I’ve seen plenty of rigged elections. In Rwanda in 2003, I watched President Paul Kagame waving from the top of an armoured car as he celebrated winning 95% of the vote. The night before, I had been with the main opposition candidate, who told me he had no chance of winning because his party had been banned, his campaign leaflets had been seized and all of his provincial campaign managers had been arrested the previous day. As he spoke, some of those campaign managers were paraded on television, denouncing their former leader. 
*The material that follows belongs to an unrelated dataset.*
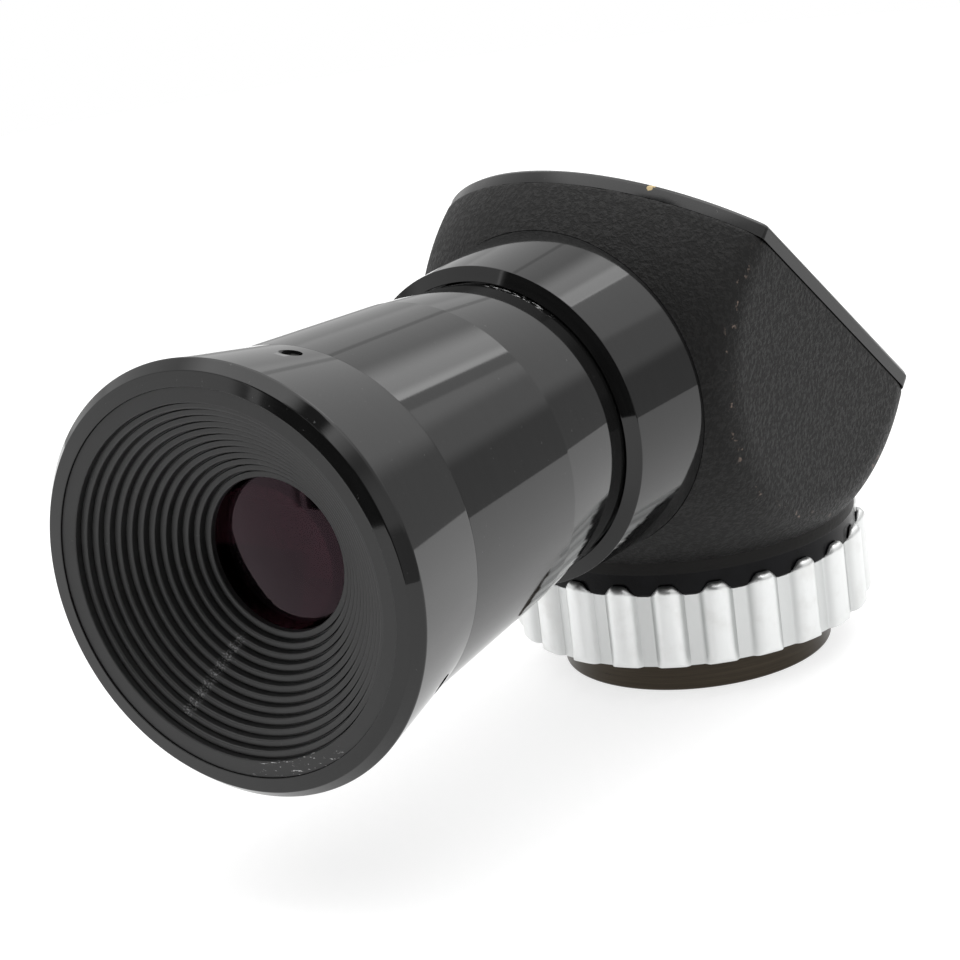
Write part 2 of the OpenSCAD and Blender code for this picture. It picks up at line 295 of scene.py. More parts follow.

It hardly needs saying that the United States is nothing like Rwanda. American elections are free, decentralised and very hard to rig. Courts are quick to strike down attempts to tamper with them. The system has its quirks, but it works. So Democrats who fret that Donald Trump will steal the midterms in November are overstating the danger.

However, they are not wrong to worry that he will try. Mr Trump tried to overturn the result of an election he lost in 2020. And though he is not on the ballot, he is about to lose again, as his war of choice drives up energy prices. Our new midterm model gives his Republican Party a 98% chance of losing the House and a nearly even chance of losing the Senate. He may be tempted to deploy ICE agents to key states to deter minorities from coming out on voting day. He probably cannot change the result. But he is sure to accuse the other side of cheating if he loses.

And that is part of what may be his most enduring legacy, our cover leader argues. He has aggravated divisions and amplified distrust. Only 25% of Americans are confident the midterms will be fair, and more than half think their fellow citizens are morally bad. By undermining trust in the system, Mr Trump makes it easier for a future would-be strongman to inflict yet more damage on American democracy.